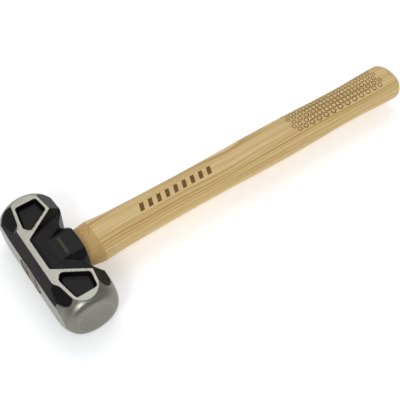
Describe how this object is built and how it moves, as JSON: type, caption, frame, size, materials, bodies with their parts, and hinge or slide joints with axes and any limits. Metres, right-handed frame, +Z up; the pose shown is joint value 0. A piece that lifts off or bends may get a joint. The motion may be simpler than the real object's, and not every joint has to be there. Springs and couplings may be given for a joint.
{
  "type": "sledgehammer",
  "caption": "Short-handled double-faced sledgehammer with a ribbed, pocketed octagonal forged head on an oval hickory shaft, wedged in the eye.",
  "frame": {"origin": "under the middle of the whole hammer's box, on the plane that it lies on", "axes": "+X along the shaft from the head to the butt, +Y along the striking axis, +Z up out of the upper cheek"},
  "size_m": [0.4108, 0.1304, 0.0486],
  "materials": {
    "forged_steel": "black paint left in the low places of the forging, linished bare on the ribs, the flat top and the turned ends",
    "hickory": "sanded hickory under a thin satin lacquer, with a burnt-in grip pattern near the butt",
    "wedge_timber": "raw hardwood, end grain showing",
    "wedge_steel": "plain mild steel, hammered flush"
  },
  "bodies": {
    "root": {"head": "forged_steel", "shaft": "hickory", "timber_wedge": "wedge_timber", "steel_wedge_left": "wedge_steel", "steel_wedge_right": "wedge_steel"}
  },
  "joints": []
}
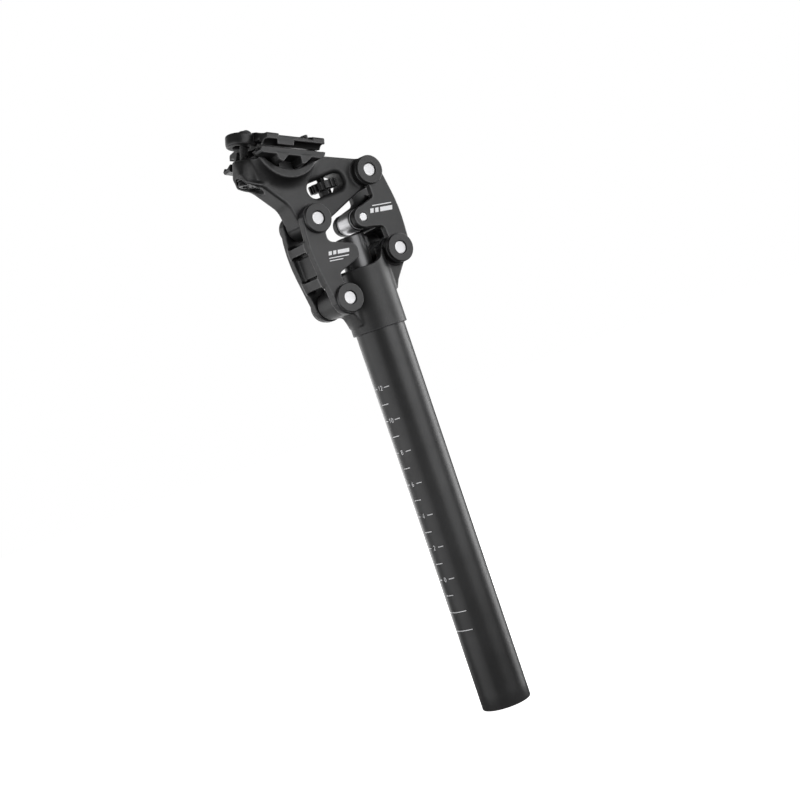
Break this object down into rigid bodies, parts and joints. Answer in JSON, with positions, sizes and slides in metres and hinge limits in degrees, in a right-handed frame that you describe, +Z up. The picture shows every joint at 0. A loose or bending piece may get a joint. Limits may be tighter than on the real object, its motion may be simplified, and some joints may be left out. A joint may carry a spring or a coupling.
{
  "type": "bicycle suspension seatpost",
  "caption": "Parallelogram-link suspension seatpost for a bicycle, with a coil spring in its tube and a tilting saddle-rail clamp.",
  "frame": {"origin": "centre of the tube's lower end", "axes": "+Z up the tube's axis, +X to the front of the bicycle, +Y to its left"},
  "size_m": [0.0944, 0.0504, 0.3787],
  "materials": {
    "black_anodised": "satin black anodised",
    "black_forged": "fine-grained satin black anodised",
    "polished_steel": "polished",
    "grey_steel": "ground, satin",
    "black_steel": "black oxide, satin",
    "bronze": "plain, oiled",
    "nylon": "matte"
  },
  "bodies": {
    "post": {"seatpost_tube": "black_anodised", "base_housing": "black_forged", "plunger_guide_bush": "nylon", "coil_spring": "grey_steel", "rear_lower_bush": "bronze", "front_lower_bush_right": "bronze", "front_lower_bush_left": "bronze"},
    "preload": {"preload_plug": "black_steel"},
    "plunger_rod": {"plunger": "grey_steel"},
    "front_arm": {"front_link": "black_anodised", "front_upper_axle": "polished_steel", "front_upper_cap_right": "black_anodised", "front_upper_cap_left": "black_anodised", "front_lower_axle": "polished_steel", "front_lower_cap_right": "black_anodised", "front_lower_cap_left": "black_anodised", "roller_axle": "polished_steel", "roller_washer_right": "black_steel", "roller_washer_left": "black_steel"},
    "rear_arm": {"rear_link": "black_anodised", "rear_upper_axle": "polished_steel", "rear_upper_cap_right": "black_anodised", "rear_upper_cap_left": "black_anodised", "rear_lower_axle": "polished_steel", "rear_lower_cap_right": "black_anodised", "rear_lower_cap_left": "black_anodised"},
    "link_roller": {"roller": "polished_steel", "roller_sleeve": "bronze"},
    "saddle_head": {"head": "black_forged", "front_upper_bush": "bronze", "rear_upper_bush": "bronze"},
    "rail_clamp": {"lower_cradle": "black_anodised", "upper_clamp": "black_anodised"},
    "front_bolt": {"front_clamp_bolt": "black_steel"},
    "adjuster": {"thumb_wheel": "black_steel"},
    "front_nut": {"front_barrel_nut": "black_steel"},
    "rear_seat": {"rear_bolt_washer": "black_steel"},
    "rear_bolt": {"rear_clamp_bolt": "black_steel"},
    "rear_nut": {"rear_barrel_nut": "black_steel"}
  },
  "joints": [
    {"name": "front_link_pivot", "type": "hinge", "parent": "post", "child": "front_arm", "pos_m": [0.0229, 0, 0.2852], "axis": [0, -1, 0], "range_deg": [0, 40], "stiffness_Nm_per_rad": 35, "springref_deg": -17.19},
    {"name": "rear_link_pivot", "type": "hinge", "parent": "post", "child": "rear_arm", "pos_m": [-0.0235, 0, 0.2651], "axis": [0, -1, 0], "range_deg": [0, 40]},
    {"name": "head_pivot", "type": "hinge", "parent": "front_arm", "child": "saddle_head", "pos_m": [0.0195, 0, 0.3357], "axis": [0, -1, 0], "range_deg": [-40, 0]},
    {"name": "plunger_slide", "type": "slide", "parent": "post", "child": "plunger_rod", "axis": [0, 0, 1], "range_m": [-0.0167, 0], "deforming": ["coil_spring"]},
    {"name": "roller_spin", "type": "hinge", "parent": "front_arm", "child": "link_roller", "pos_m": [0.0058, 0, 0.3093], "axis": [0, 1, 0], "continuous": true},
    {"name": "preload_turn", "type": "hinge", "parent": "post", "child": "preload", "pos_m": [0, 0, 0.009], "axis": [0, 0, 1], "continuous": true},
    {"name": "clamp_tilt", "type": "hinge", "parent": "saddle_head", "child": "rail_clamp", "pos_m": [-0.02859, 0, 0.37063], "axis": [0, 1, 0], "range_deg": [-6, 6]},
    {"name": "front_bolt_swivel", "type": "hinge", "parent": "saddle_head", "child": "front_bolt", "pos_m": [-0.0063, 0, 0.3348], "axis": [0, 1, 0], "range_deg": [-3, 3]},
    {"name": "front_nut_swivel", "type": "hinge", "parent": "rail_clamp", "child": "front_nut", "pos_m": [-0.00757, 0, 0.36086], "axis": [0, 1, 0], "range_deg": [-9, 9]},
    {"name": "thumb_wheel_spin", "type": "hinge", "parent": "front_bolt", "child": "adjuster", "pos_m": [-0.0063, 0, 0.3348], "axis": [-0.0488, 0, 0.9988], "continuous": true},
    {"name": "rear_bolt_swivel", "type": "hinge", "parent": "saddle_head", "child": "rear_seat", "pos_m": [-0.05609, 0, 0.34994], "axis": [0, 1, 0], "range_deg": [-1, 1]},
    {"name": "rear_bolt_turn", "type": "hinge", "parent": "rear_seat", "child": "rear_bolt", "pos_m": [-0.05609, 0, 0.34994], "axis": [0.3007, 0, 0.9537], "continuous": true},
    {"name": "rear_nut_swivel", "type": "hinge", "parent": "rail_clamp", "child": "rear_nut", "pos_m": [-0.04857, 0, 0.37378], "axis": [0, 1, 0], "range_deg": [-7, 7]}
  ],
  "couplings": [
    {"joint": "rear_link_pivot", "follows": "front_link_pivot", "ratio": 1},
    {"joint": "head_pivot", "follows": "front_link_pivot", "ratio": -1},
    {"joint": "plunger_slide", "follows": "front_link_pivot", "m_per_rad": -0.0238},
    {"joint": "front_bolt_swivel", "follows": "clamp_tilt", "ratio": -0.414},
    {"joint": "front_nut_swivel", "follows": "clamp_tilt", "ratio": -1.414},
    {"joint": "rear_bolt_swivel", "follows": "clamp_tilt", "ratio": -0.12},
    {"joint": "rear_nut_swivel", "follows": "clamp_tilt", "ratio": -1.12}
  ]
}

# # # # #

» **Your objective**: Each record above must be given again exactly.

» **Output below**:
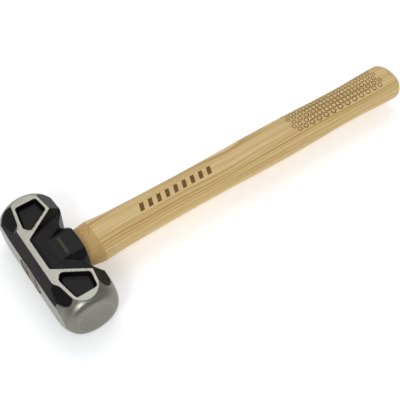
Describe how this object is built and how it moves, as JSON: type, caption, frame, size, materials, bodies with their parts, and hinge or slide joints with axes and any limits. Metres, right-handed frame, +Z up; the pose shown is joint value 0. A piece that lifts off or bends may get a joint. The motion may be simpler than the real object's, and not every joint has to be there. Springs and couplings may be given for a joint.
{
  "type": "sledgehammer",
  "caption": "Short-handled double-faced sledgehammer with a ribbed, pocketed octagonal forged head on an oval hickory shaft, wedged in the eye.",
  "frame": {"origin": "under the middle of the whole hammer's box, on the plane that it lies on", "axes": "+X along the shaft from the head to the butt, +Y along the striking axis, +Z up out of the upper cheek"},
  "size_m": [0.4108, 0.1304, 0.0486],
  "materials": {
    "forged_steel": "black paint left in the low places of the forging, linished bare on the ribs, the flat top and the turned ends",
    "hickory": "sanded hickory under a thin satin lacquer, with a burnt-in grip pattern near the butt",
    "wedge_timber": "raw hardwood, end grain showing",
    "wedge_steel": "plain mild steel, hammered flush"
  },
  "bodies": {
    "root": {"head": "forged_steel", "shaft": "hickory", "timber_wedge": "wedge_timber", "steel_wedge_left": "wedge_steel", "steel_wedge_right": "wedge_steel"}
  },
  "joints": []
}
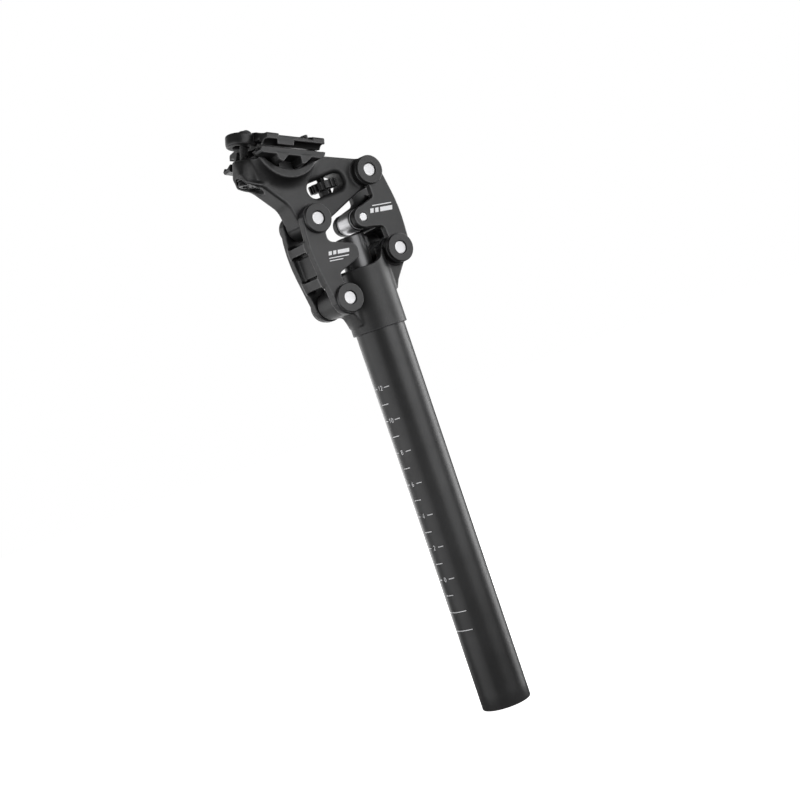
Break this object down into rigid bodies, parts and joints. Answer in JSON, with positions, sizes and slides in metres and hinge limits in degrees, in a right-handed frame that you describe, +Z up. The picture shows every joint at 0. A loose or bending piece may get a joint. Limits may be tighter than on the real object, its motion may be simplified, and some joints may be left out. A joint may carry a spring or a coupling.
{
  "type": "bicycle suspension seatpost",
  "caption": "Parallelogram-link suspension seatpost for a bicycle, with a coil spring in its tube and a tilting saddle-rail clamp.",
  "frame": {"origin": "centre of the tube's lower end", "axes": "+Z up the tube's axis, +X to the front of the bicycle, +Y to its left"},
  "size_m": [0.0944, 0.0504, 0.3787],
  "materials": {
    "black_anodised": "satin black anodised",
    "black_forged": "fine-grained satin black anodised",
    "polished_steel": "polished",
    "grey_steel": "ground, satin",
    "black_steel": "black oxide, satin",
    "bronze": "plain, oiled",
    "nylon": "matte"
  },
  "bodies": {
    "post": {"seatpost_tube": "black_anodised", "base_housing": "black_forged", "plunger_guide_bush": "nylon", "coil_spring": "grey_steel", "rear_lower_bush": "bronze", "front_lower_bush_right": "bronze", "front_lower_bush_left": "bronze"},
    "preload": {"preload_plug": "black_steel"},
    "plunger_rod": {"plunger": "grey_steel"},
    "front_arm": {"front_link": "black_anodised", "front_upper_axle": "polished_steel", "front_upper_cap_right": "black_anodised", "front_upper_cap_left": "black_anodised", "front_lower_axle": "polished_steel", "front_lower_cap_right": "black_anodised", "front_lower_cap_left": "black_anodised", "roller_axle": "polished_steel", "roller_washer_right": "black_steel", "roller_washer_left": "black_steel"},
    "rear_arm": {"rear_link": "black_anodised", "rear_upper_axle": "polished_steel", "rear_upper_cap_right": "black_anodised", "rear_upper_cap_left": "black_anodised", "rear_lower_axle": "polished_steel", "rear_lower_cap_right": "black_anodised", "rear_lower_cap_left": "black_anodised"},
    "link_roller": {"roller": "polished_steel", "roller_sleeve": "bronze"},
    "saddle_head": {"head": "black_forged", "front_upper_bush": "bronze", "rear_upper_bush": "bronze"},
    "rail_clamp": {"lower_cradle": "black_anodised", "upper_clamp": "black_anodised"},
    "front_bolt": {"front_clamp_bolt": "black_steel"},
    "adjuster": {"thumb_wheel": "black_steel"},
    "front_nut": {"front_barrel_nut": "black_steel"},
    "rear_seat": {"rear_bolt_washer": "black_steel"},
    "rear_bolt": {"rear_clamp_bolt": "black_steel"},
    "rear_nut": {"rear_barrel_nut": "black_steel"}
  },
  "joints": [
    {"name": "front_link_pivot", "type": "hinge", "parent": "post", "child": "front_arm", "pos_m": [0.0229, 0, 0.2852], "axis": [0, -1, 0], "range_deg": [0, 40], "stiffness_Nm_per_rad": 35, "springref_deg": -17.19},
    {"name": "rear_link_pivot", "type": "hinge", "parent": "post", "child": "rear_arm", "pos_m": [-0.0235, 0, 0.2651], "axis": [0, -1, 0], "range_deg": [0, 40]},
    {"name": "head_pivot", "type": "hinge", "parent": "front_arm", "child": "saddle_head", "pos_m": [0.0195, 0, 0.3357], "axis": [0, -1, 0], "range_deg": [-40, 0]},
    {"name": "plunger_slide", "type": "slide", "parent": "post", "child": "plunger_rod", "axis": [0, 0, 1], "range_m": [-0.0167, 0], "deforming": ["coil_spring"]},
    {"name": "roller_spin", "type": "hinge", "parent": "front_arm", "child": "link_roller", "pos_m": [0.0058, 0, 0.3093], "axis": [0, 1, 0], "continuous": true},
    {"name": "preload_turn", "type": "hinge", "parent": "post", "child": "preload", "pos_m": [0, 0, 0.009], "axis": [0, 0, 1], "continuous": true},
    {"name": "clamp_tilt", "type": "hinge", "parent": "saddle_head", "child": "rail_clamp", "pos_m": [-0.02859, 0, 0.37063], "axis": [0, 1, 0], "range_deg": [-6, 6]},
    {"name": "front_bolt_swivel", "type": "hinge", "parent": "saddle_head", "child": "front_bolt", "pos_m": [-0.0063, 0, 0.3348], "axis": [0, 1, 0], "range_deg": [-3, 3]},
    {"name": "front_nut_swivel", "type": "hinge", "parent": "rail_clamp", "child": "front_nut", "pos_m": [-0.00757, 0, 0.36086], "axis": [0, 1, 0], "range_deg": [-9, 9]},
    {"name": "thumb_wheel_spin", "type": "hinge", "parent": "front_bolt", "child": "adjuster", "pos_m": [-0.0063, 0, 0.3348], "axis": [-0.0488, 0, 0.9988], "continuous": true},
    {"name": "rear_bolt_swivel", "type": "hinge", "parent": "saddle_head", "child": "rear_seat", "pos_m": [-0.05609, 0, 0.34994], "axis": [0, 1, 0], "range_deg": [-1, 1]},
    {"name": "rear_bolt_turn", "type": "hinge", "parent": "rear_seat", "child": "rear_bolt", "pos_m": [-0.05609, 0, 0.34994], "axis": [0.3007, 0, 0.9537], "continuous": true},
    {"name": "rear_nut_swivel", "type": "hinge", "parent": "rail_clamp", "child": "rear_nut", "pos_m": [-0.04857, 0, 0.37378], "axis": [0, 1, 0], "range_deg": [-7, 7]}
  ],
  "couplings": [
    {"joint": "rear_link_pivot", "follows": "front_link_pivot", "ratio": 1},
    {"joint": "head_pivot", "follows": "front_link_pivot", "ratio": -1},
    {"joint": "plunger_slide", "follows": "front_link_pivot", "m_per_rad": -0.0238},
    {"joint": "front_bolt_swivel", "follows": "clamp_tilt", "ratio": -0.414},
    {"joint": "front_nut_swivel", "follows": "clamp_tilt", "ratio": -1.414},
    {"joint": "rear_bolt_swivel", "follows": "clamp_tilt", "ratio": -0.12},
    {"joint": "rear_nut_swivel", "follows": "clamp_tilt", "ratio": -1.12}
  ]
}